Lourdes González Herrero.
Es verdaderamente sorprendente dedicar casi toda la vida a escribir textos, incluso desconociendo sus destinos, ignorando si servirán de algo a alguien, si hemos conseguido traducir la emoción o la tensión que los originó.
Aún a mi edad esto me asombra. No consigo entender cómo se van distribuyendo los motivos y terminamos en esta nave donde todo es a la vez verdad y mentira, blanco y negro, silencio y grito.
Además, no puedo explicarlo sino escribiendo, de modo que es una trampa, un callejón sin salida.
Estoy casi acostumbrada a las miradas de las personas a las que soy presentada con la palabra: escritora, son miradas confusas y aviesas, como si pensaran: ¿escritora? Lo que no saben es que también una en su intimidad se pregunta: ¿escritora?, pero con inocencia.
Lo cierto es que, aunque despierta recelo en algunos, ser escritor es un oficio muy difícil. Ya lo escribió Ezra Pound: “Oh Dios, oh Venus, oh Neptuno, patrón de los ladrones… instálame en alguna profesión que no sea esta maldita profesión de escribir donde uno necesita su cerebro todo el tiempo”.
Y es cierto: todo el tiempo.
Motivaciones para escribir
Sin querer añadir más misterios a los que ya posee todo acto de escritura, solo alcanzo a imaginar por qué escribo: porque es lo mejor que sé hacer. Esta puede ser una respuesta, pero solo una, y dudosa, porque no estoy completamente segura de hacerlo bien. Otra respuesta sería: porque es como mejor me entienden, y claro, tampoco ando muy segura de esto. La tercera respuesta podría ser: es como mejor me siento, pero he aquí que a veces me siento muy mal escribiendo, sobre todo cuando se torna difícil el tema, como en este caso.

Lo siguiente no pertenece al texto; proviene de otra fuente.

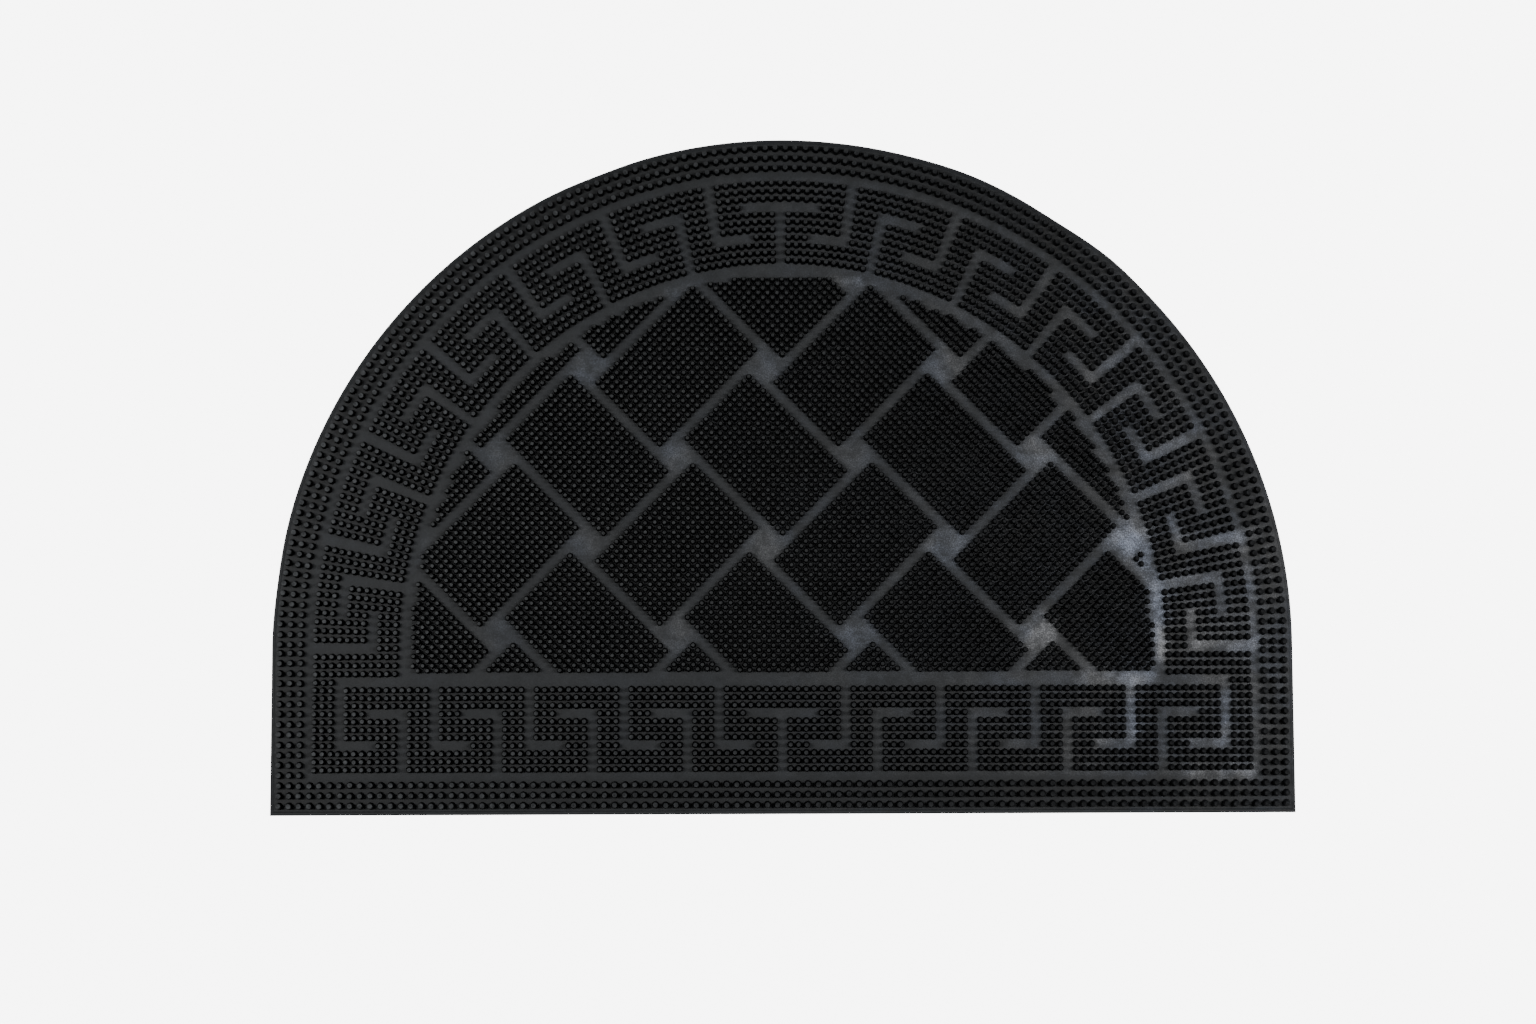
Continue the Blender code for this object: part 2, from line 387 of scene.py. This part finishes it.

Sin tener muy clara ninguna de las tres posibles respuestas, podemos idear que si las mezcláramos obtendríamos una conclusión cercana a la verdad, ya que en el acto de la escritura participan por igual el ángel, el demonio y el escritor, pero es solo al escritor al que luego preguntan.
Escribir es una opción de vida, y como tal, riesgosa, sujeta al azar y a las causalidades, a los principios mismos de la existencia, y al olvido. Por eso los escritores debemos tolerar la incertidumbre de conocer quién nos leerá y quién nos releerá, y hasta dónde lograremos insertarnos en la historia de la literatura. Siempre que hablo de este tema, recuerdo conmovida que Cervantes murió convencido de que había escrito una gran obra, el Persiles, y estaba muy seguro de que por la gloria que ese libro le daría, la posteridad iba a perdonarle la ligereza de haber escrito Don Quijote. Parece una broma quijotesca, pero tal es la confusión de los escritores.
El escritor y el acto de la escritura
A la extrañeza original, el escritor le añade la suya, personal e intransferible, y de ese modo, si no existiera la lógica y su pariente: la coherencia, podrían los libros ser escritos solo para escritores en una misma frecuencia y sintonía. Pero eso no ocurre. Tampoco lo contrario: pocos libros valiosos tienen una lectura masiva. Cada escritor conoce bien este aspecto, y, aunque lo desearía, se conforma con ser bien recibido en las casas editoriales y en las de un público pequeño.
El escritor escribe para sí, en primer lugar, porque es testigo del acto de la escritura, y es casi siempre el único testigo. Pero estoy convencida de que al final escribe para todo el que quiera leerlo y de que piensa eso no cabe casi ninguna duda, por lo anterior expresado: la lógica y la coherencia.
Extrañeza y pasión, otredad y unidad, memoria y olvido, rostro y máscara, angustia y placer, permanencia y fuga, sometimiento y rebeldía: he aquí la escritura.